С точки зрения правительства Австро-Венгрии, внутренняя жизнь России в 1914 году мало изменилась сравнительно с осенью 1908 года, когда Россия должна была дать совет Сербии не бряцать оружием, так как прийти ей на помощь она не может: революционное движение и теперь не прекращалось, и «опасность для династии» оставалась в прежней силе.
Вместе с тем, учитывая свои силы, правительство Австро-Венгрии находило их достаточными, имея в виду огромные силы своего союзника — Германии. Правда, у России тоже был союзник — Франция, но Франц-Фердинанд был посвящен в план войны Германии на двух фронтах, Западном и Восточном, — план грандиозный и гениальный по своей простоте: сначала германские войска обрушивались на Францию и с быстротой, невиданной еще в истории войн, выводили ее из строя, затем перевозились на Восточный фронт, против России, которая к этому времени никак не могла бы успеть отмобилизоваться. Нападение на русские войска должно было ошеломить их своей стремительностью и доставить Германии и Австрии решительную победу в кратчайший срок.
Ближайшее будущее страны, трон которой он должен был занять, рисовалось Францу-Фердинанду вполне ясно. Приобретя Сербию, он думал ввести в своей империи федеративный строй, хотя и знал, что эти замыслы его не нравятся ни его дяде — Францу-Иосифу, ни политическим деятелям Венгрии, опасавшимся потерять тогда часть своего веса в общегосударственных делах. Но с мнением древнего старца, своего дяди, он не считал нужным соглашаться, а венгров он вообще не любил, что мешало ему овладеть мадьярским языком, хотя он и пытался что-нибудь из него усвоить.
Он приехал в Сараево со своей морганатической супругой, герцогиней Софией Гогенберг, бывшей графиней Хотек, чтобы доставить ей развлечение этой поездкой. Он имел от нее нескольких детей, но прямым наследником его, когда он занял бы престол, считался его племянник, двадцатисемилетний Карл, полковник одного из гвардейских драгунских полков.
Когда взорвалась бомба, брошенная Габриновичем, — стеклянная банка, начиненная гвоздями и кусками свинца, — и ранила, кроме одного из адъютантов, поручика Мерицци и еще несколько человек из публики, густо запрудившей набережную реки Милячки, эрцгерцог приказал остановить свою машину и вышел из нее.

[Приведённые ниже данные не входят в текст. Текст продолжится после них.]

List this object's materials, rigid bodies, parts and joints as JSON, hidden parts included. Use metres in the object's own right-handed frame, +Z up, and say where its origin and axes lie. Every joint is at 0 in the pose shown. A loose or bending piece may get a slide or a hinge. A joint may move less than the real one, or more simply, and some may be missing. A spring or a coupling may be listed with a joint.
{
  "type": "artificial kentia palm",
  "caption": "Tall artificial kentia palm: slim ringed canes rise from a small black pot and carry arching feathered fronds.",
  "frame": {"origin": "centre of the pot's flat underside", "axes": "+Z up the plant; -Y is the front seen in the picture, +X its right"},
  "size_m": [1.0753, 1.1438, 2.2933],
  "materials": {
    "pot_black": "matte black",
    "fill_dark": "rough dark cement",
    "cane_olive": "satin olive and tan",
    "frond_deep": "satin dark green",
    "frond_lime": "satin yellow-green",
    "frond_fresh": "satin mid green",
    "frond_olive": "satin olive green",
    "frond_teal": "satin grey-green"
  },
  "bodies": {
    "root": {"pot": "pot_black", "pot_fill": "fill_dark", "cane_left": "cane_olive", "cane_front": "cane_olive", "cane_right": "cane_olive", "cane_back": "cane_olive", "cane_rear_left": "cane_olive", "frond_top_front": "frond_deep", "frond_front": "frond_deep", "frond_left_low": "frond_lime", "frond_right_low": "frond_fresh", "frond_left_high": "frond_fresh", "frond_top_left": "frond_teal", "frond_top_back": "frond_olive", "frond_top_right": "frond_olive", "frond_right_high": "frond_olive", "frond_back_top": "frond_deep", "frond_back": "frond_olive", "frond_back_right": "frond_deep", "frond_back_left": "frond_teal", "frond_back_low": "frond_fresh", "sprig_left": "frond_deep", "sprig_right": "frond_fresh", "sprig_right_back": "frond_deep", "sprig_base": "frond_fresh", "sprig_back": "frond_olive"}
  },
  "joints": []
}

Убедившись, что поручик Мерицци ранен хотя и в голову, но не опасно для жизни, он приказал отвезти его в больницу, на перевязку, а сам направил свой автомобиль к ратуше, где его уже ожидали представители города и наместник края Патиорек, ничего не знавшие пока о покушении.

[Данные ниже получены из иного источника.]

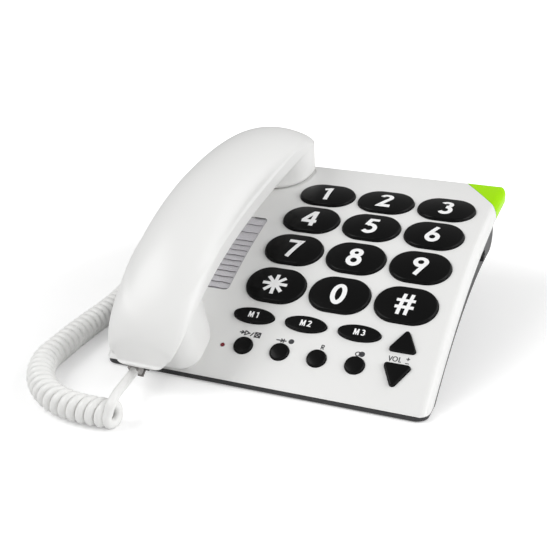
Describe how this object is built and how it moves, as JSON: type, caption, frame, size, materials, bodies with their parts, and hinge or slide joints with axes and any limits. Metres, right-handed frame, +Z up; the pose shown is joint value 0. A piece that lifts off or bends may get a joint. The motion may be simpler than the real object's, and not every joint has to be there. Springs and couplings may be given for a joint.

Его приготовились встречать речами, и ратуша была декорирована национальными и государственными флагами, а он вошел в нее взбешенный тем, что здесь так чинно и торжественно, в то время как на его жизнь только что покушались.
— В меня бомбы на улице бросают, а вы!.. — закричал он.
Это произвело должное впечатление. Герцогиня принялась успокаивать супруга, и это ей удалось. Франц-Фердинанд обратился к городскому голове:
— Вы, кажется, хотели произнести речь? Можете начинать.
Обескураженный голова едва обрел дар слова. Гораздо более речиста была уличная толпа: в ней нашлись, как всегда, очевидцы, утверждавшие, что эрцгерцог убит. Тысяча человек собралась перед ратушей, чтобы убедиться в этом. Когда Франц-Фердинанд вышел на балкон и его узнали, раздалось громовое «Hoch!»